Is there a better way to accomplish this?

Thanks!

marozsas 07-31-2006 10:55 AM

Yes it is possible and I use very similar setup here.
Just setup one rsync server and let it to copy to or copy from as needed to keep both dirs in sync.

Use compress (-z) to save bandwidth and make the server accept connections only from the other machine. Do not use the --delete option. It is good only for a one-way setup.

If any connection is assymetric (upload is smaller than download) like in ADSL lines, just remember that. It will take a bit longer to transfer files in that direction.

Leave the ports open in your firewall or router and you be fine.

Maeltor 07-31-2006 11:00 AM

So i'll have RSYNC running on only one machine and it will do the pulling and pushing to keep everything in sync.

Sounds good, that should be a fairly easy setup. Thanks!!

Matir 07-31-2006 11:08 AM

I would strongly encourage the use of CVS or Subversion for something like this. If you're both going to be making changes, this will help keep you from blowing away the others changes and help to maintain a central 'repository' for it.

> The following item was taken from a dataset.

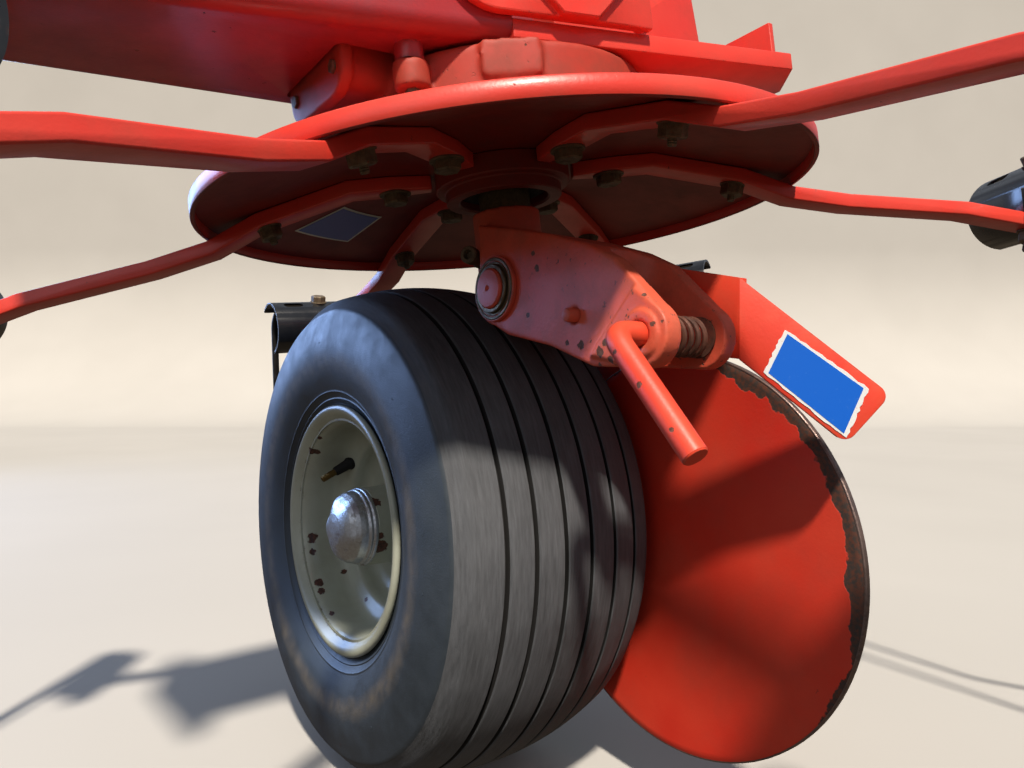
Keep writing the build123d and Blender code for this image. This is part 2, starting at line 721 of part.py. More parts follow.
with BuildPart() as bracket:
    with BuildSketch(on_head(ROUND_NECK_BOTTOM)):
        Circle(ROUND_NECK_R)
    extrude(amount=ROUND_NECK_TOP - ROUND_NECK_BOTTOM)
    fillet(bracket.edges().group_by(Axis(hub, rotor_axis))[0], radius=ROUND_NECK_EDGE)
    with BuildSketch(level_side(BRACKET_OUTER)):
        with BuildLine():
            Polyline(*CASTING_SIDE, close=True)
        make_face()
        with Locations(PIVOT):
            Circle(PIVOT_BOSS_R)
        with Locations(LOCK):
            Circle(EAR_R)
    extrude(amount=casting_width)
    with BuildSketch(level_side(ear_pad_outer)):
        with BuildLine():
            CenterArc(LOCK, EAR_R, 0, 360)
            Line(*EAR_PAD_LINE)
        make_hull()
    extrude(amount=EAR_PAD_PROUD)
    with BuildSketch(level_side(lock_boss_outer)):
        with Locations(LOCK):
            Circle(LOCK_BOSS_R)
    extrude(amount=LOCK_BOSS_PROUD)
    with BuildSketch(Plane(origin=hub + Vector(slot_mid, 0, slot_foot))):
        with Locations((0, (SLOT_START + slot_end) / 2)):
            Rectangle(slot_width, SLOT_START - slot_end)
        with Locations((0, SLOT_START)):
            Circle(slot_width / 2)
    extrude(amount=CASTING_SIDE[0][1] - slot_foot, mode=Mode.SUBTRACT)
    with BuildSketch(level_side(lock_boss_outer)):
        with Locations(PIVOT):
            Circle(PIVOT_R + SEAT_GAP)
        with Locations(LOCK):
            Circle(LOCK_R + SEAT_GAP)
    extrude(amount=BRACKET_INNER - lock_boss_outer, mode=Mode.SUBTRACT)
    with BuildSketch(level_side(BRACKET_OUTER)):
        with Locations(STUB):
            Circle(STUB_R + SEAT_GAP)
    extrude(amount=STUB_LENGTH, mode=Mode.SUBTRACT)
    with BuildSketch(on_head(SHAFT_BOTTOM - SEAT_GAP)):
        Circle(SHAFT_R + SEAT_GAP)
    extrude(amount=ROUND_NECK_TOP - SHAFT_BOTTOM + 2 * ROUND_NECK_R, mode=Mode.SUBTRACT)
save(bracket, "bracket")

# Stop pin pressed into the bracket's outboard face
with BuildPart() as stop_pin:
    with BuildSketch(level_side(BRACKET_OUTER - STUB_LENGTH)):
        with Locations(STUB):
            Circle(STUB_R)
    extrude(amount=2 * STUB_LENGTH - SEAT_GAP)
save(stop_pin, "stop_pin")

# Pivot pin, with its clip outboard and its head inboard, and the washer under the clip
lever_outer = BRACKET_INNER + LEVER_GAP
guard_inner = WHEEL_SIDE + TYRE_HALF + TYRE_TO_GUARD + GUARD_SHEET
leg_outer = guard_inner + SEAT_GAP
leg_inner = leg_outer + LEG_THICK
washer_outer = BRACKET_OUTER - SEAT_GAP - PIVOT_WASHER_THICK
clip_inner = washer_outer - SEAT_GAP
pin_outer = clip_inner - PIVOT_CLIP_THICK
pin_head = leg_inner + PIVOT_HEAD_GAP

with BuildPart() as pivot_pin:
    with BuildSketch(level_side(pin_outer)):
        with Locations(PIVOT):
            Circle(PIVOT_CLIP_R)
    extrude(amount=PIVOT_CLIP_THICK)
    with BuildSketch(level_side(pin_outer)):
        with Locations(PIVOT):
            Circle(PIVOT_R)
    extrude(amount=pin_head - pin_outer)
    with BuildSketch(level_side(pin_head)):
        with Locations(PIVOT):
            Circle(PIVOT_HEAD_R)
    extrude(amount=PIVOT_HEAD_THICK)
save(pivot_pin, "pivot_pin")

with BuildPart() as pivot_washer:
    with BuildSketch(level_side(washer_outer)):
        with Locations(PIVOT):
            Circle(PIVOT_WASHER_R)
            Circle(PIVOT_R + SEAT_GAP, mode=Mode.SUBTRACT)
    extrude(amount=PIVOT_WASHER_THICK)
save(pivot_washer, "pivot_washer")

# Lock pin with its hanging handle, and the spring between the ears
lock_end = BRACKET_INNER - SEAT_GAP

with BuildPart() as lock_pin:
    with BuildLine() as lock_route:
        FilletPolyline(
            hub + Vector(lock_end, *LOCK),
            hub + Vector(HANDLE_AT, *LOCK),
            hub + Vector(HANDLE_AT, *HANDLE_END),
            radius=HANDLE_BEND_R,
        )
    with BuildSketch(Plane(origin=lock_route.line @ 0, z_dir=lock_route.line % 0)):
        Circle(LOCK_R)
    sweep(path=lock_route.line)
save(lock_pin, "lock_pin")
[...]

marozsas 07-31-2006 11:12 AM

rsync will run in both machines. In the server, it will accept connection from the client machine. In the server this is done enabling rsync in xinetd and creating a /etc/rsync.conf which defines your sync. Something like this:
Code:

[test]
    comment = test
    path = /export/test
    read only = false
    list = true
    hosts allow = 192.168.155.202

On the client, is where the connection starts. The cmd line for a client may be something like this: "rsync -azrR source_dir rsync://remoteserver/test"

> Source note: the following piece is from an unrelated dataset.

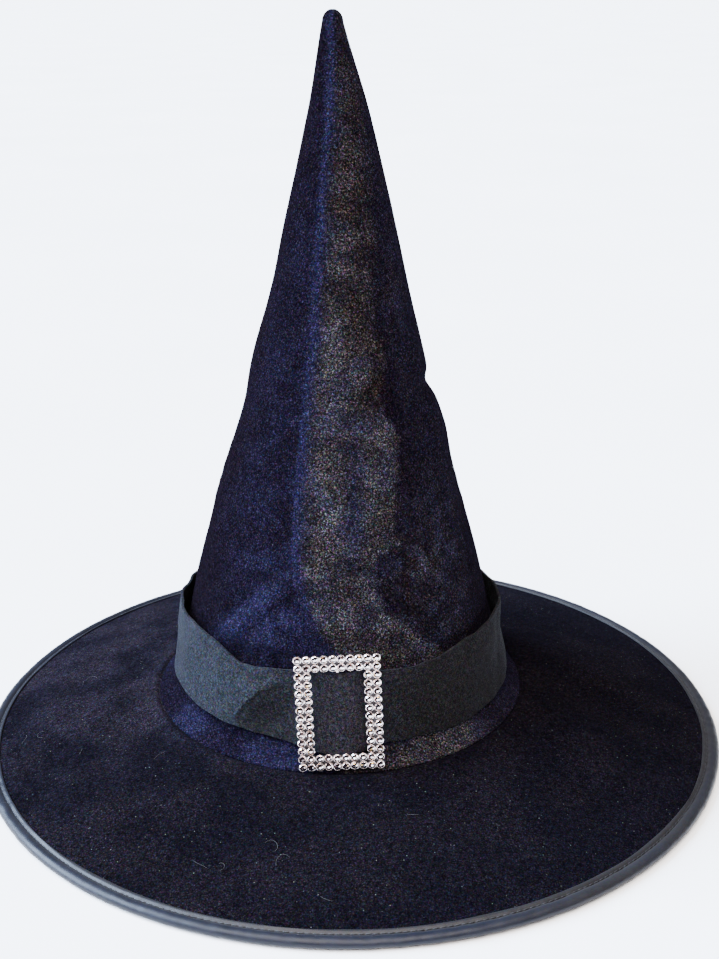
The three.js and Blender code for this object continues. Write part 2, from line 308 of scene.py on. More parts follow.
def fibre(name, scale, shadow, light, rough, strength, depth):
    """Plain woven or twisted fibre: one noise gives its colour and its relief"""
    made, tree, shader = material(name)
    weave = noise(tree, scale, 2, 0.5)
    settle(shader, Base_Color=shades(tree, weave, [shadow, light]), Roughness=rough,
           Normal=bump(tree, weave, strength, depth))
    return made


def metal(name, low, high, rough):
    """Metal a little tarnished in clouds"""
    made, tree, shader = material(name)
    tarnish = noise(tree, 320, 4, 0.6)
    settle(shader, Metallic=1, Base_Color=shades(tree, tarnish, [(0.3, low), (0.7, high)]),
           Roughness=shades(tree, tarnish, [(0.3, grey(rough * 1.5)), (0.7, grey(rough))]),
           Normal=bump(tree, tarnish, 0.08, 0.0002))
    return made


def stone_glass():
    """Cut stones on foil: the mesh gives each facet painted light, from dark painted shade through a white
    painted highlight to an amber painted glint
    """
    made, tree, shader = material("stone_glass")
    color = shades(tree, painted(tree, "facet_light"), [
        (0.0, (0.002, 0.0015, 0.002)), (0.3, (0.012, 0.007, 0.008)), (0.42, (0.09, 0.05, 0.05)),
        (0.55, (0.30, 0.23, 0.23)), (0.7, (0.90, 0.75, 0.72)), (0.9, (1.0, 0.89, 0.85)),
        (1.0, (0.50, 0.32, 0.13))])
    settle(shader, Base_Color=color, Metallic=1, Roughness=0.12)
    return made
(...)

That name "test" identify on the server the sync dir. You can have several sets of sync dirs and they can be syncronized at different times.

good luck !

marozsas 07-31-2006 11:18 AM

Matir brings up a important think here. If you both make changes in the SAME file, CVS or subversion is more appropriated than rsync. In the other hand, if the changes are not in the same file, and you want just to keep a common repository, than rsync could be used, because it has a simpler setup than cvs or subversion.

Matir 07-31-2006 11:51 AM

Quote:

Originally Posted by marozsas
Matir brings up a important think here. If you both make changes in the SAME file, CVS or subversion is more appropriated than rsync. In the other hand, if the changes are not in the same file, and you want just to keep a common repository, than rsync could be used, because it has a simpler setup than cvs or subversion.

Even so, if both people want the same data, you'd need to rsync twice, so changes from A get propagated to B and from B to A.

Maeltor 07-31-2006 11:22 PM

Thanks for all the replies. For now i'm just going to keep a common repository and sync machines from a master RSYNC server.


IE:
Master gets new file uploaded locally, pushes file to Sync machine A, pulls new files from sync machine A that were uploaded that night as well. On the next night it will do the same to B, then the following night to A again and so on.

Does that seem plausible? I'm looking for something just easy to setup right now, i'll get more complicated when i have more time to play around. This isn't critical financial data or anything, just basic documents, some music files, game files, etc.